На третий день по прибытии в Рим Павел призвал к себе знатнейших из иудеев, чтобы изъяснить им причину своих уз и те намерения, с которыми он желал явиться на суд кесаря. Без этого они не преминули бы почесть его за человека подозрительного, который ищет случая клеветать перед императором на свое отечество, как то часто случалось в те времена. Братия! — сказал им Павел. — Не сделав ничего против народа и отеческих обычаев, я в узах из Иерусалима предан в руки римлян. Они, судив меня, хотели освободить, потому что нет во мне никакой вины, достойной смерти. Но так как иудеи противоречили, то я принужден был потребовать суда у кесаря, впрочем, не с тем, чтобы обвинять в чем-либо народ мой, ибо за надежду Израилеву обложен я этими цепями (ср.: Деян. 28, 17–20). Иудеи, отвечая, что они не слышали о нем ничего худого, просили, однако же, открыть им свой образ мыслей о религии, ибо нам, говорили они, известно, что учение, тобою проповедуемое, всюду служит предметом споров. В назначенный день они собрались для этого в дом Павла, и тот с утра до самого вечера разъяснял им со всеми подробностями исповедуемую уже многими христианскую веру. Одни убеждались в сказанном, но другие не принимали услышанного, так что Апостол невольно должен был повторить, напомнив им, упрек, сделанный некогда Пророком Исаиею еврейскому народу. Хорошо, — сказал он, — Дух Святый говорил чрез пророка Исаию отцам нашим: пойди к народу сему и скажи: слухом услышите, и не уразумеете, и очами смотреть будете, и не увидите. Ибо огрубело сердце людей сих… Итак, да будет известно вам, — продолжал Павел, — что спасение от Бога послано язычникам; они и услышат (ср.: Деян. 28, 25–29). Слова эти некоторых из иудеев заставили пристальнее размышлять о христианстве, но у других возбудили негодование.

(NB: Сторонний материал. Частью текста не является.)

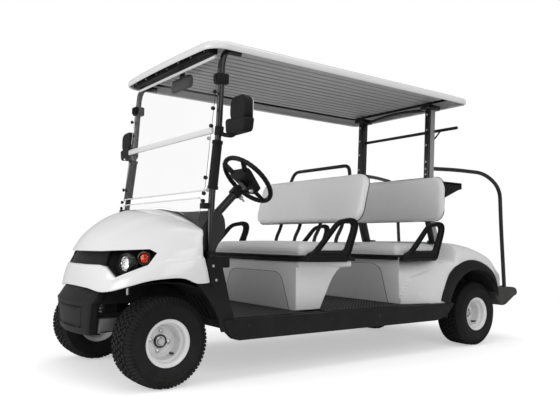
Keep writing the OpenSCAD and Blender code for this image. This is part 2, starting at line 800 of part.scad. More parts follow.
module rear_step() {
    half = sill_y - 35;
    x = step_x;
    outline = [[x, 358], [x + 12, 392], [x + 60, 406], [x + 285, 410], [x + 285, 330], [x + 195, 268],
        [x + 45, 336], [x + 8, 346]];
    inner = [[x + 10, 360], [x + 20, 386], [x + 62, 398], [x + 277, 402], [x + 277, 250], [x + 195,
        250], [x + 45, 326], [x + 14, 340]];
    color("black") difference() {
        side_plate(outline, -half, half);
        side_plate(inner, -half + 8, half - 8);
    }
}

module tail_lamps() {
    color("red") both_sides() translate([rear_x - 395, tail_half_w - 153, 520]) rotate([0, 90, 0])
        cylinder(h = 20 - touch, r = 42);
}

chassis();
floor_plate();
floor_mat();
side_sills();
front_axle();
knuckle_left();
knuckle_right();
tie_rod();
rear_axle();
drive_motor();
battery_pack();
tyre_front_left();
rim_front_left();
tyre_front_right();
rim_front_right();
tyre_rear_left();
rim_rear_left();
tyre_rear_right();
rim_rear_right();
front_cowl();
nose_panel();
front_bumper();
dashboard();
bulkhead();
pedals();
steering_column();
steering_wheel();
front_posts();
windscreen();
roof();
roof_liner();
rear_posts();
handrails();
bag_bracket();
mirrors();
front_seat_box();
seat_pans();
front_cushion();
rear_cushion();
front_backrest();
rear_backrest();
backrest_hoop();
hip_rails();
rear_body();
rear_flares();
rear_step();
tail_lamps();
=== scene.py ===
"""Golf cart: finishes, moulded shells, seats, wheels and trim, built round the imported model."""

import json
from math import acos, asin, cos, pi, radians, sin, sqrt

import bmesh
import bpy
from mathutils import Matrix, Vector


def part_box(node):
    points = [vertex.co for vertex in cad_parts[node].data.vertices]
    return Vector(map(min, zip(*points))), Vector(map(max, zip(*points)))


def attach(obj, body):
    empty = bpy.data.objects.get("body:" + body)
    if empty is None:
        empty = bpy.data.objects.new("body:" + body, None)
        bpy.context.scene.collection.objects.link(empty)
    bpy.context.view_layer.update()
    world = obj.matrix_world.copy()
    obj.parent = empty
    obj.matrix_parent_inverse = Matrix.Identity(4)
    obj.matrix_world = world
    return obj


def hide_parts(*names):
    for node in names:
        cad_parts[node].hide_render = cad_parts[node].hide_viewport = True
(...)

Поскольку обвинители Павла не являлись (ожидая, вероятно, благоприятных обстоятельств и вымышляя наиболее правдоподобную клевету), то он целых два года провел в ожидании суда и, пользуясь свободой, возвещал имя Христово всем, кто приходил к нему (см.: Деян. 28, 30–31). За это время им могло быть сделано очень много в пользу Евангелия, хотя мы и не имеем подробных сведений об успехах Павловой проповеди в Риме. Между тогдашними жителями Рима, несмотря на упадок нравов, еще были люди, расположенные к добру. В Послании к Филиппийцам Павел утвердительно говорит, что узы его послужили в пользу благовествования и сделались известны всей претории, то есть или всему дому кесареву, или, по крайней мере, всем преторианцам (см.: Флп. 1, 12–14). Что известность эта не ограничивалась одним слухом о Христе, Которого проповедовал Апостол, видно из того же Послания, где он приветствует филиппийцев от лица христиан, принадлежавших к кесареву дому (см.: Флп. 4, 22).

Кто именно были эти христиане — неизвестно. Упоминают о некоем Торпете, который, по свидетельству "Римской минеи", впоследствии сделался мучеником; причисляют к ним Сабину Поппею, которая, по словам Иосифа Флавия, была ревностной покровительницей иудейского народа, однако в этом отношении большего доверия заслуживает Тацит, по сказанию коего у этой женщины "было все, кроме честной души". Гораздо вероятнее догадка тех, кто видит христианку, обращенную Павлом, в Помпонии Грецине, жене Плавта. Подозрения о ее принадлежности к "чужестранной ереси", ее долгая жизнь, проведенная в постоянной набожности, заставляют думать, что она входила в число первохристиан Рима. Весьма вероятно также, что известный философ Сенека, как повествует предание (древнее, хотя не совсем верное), был знаком апостолу Павлу. В пользу этого свидетельствует дружба Сенеки с Бурром, под главным надзором которого находился Павел, а также и то, что этот философ жил при дворе, которому Павел был хорошо известен. Но переписка философа с Апостолом, как увидим далее, совсем не имеет исторической достоверности.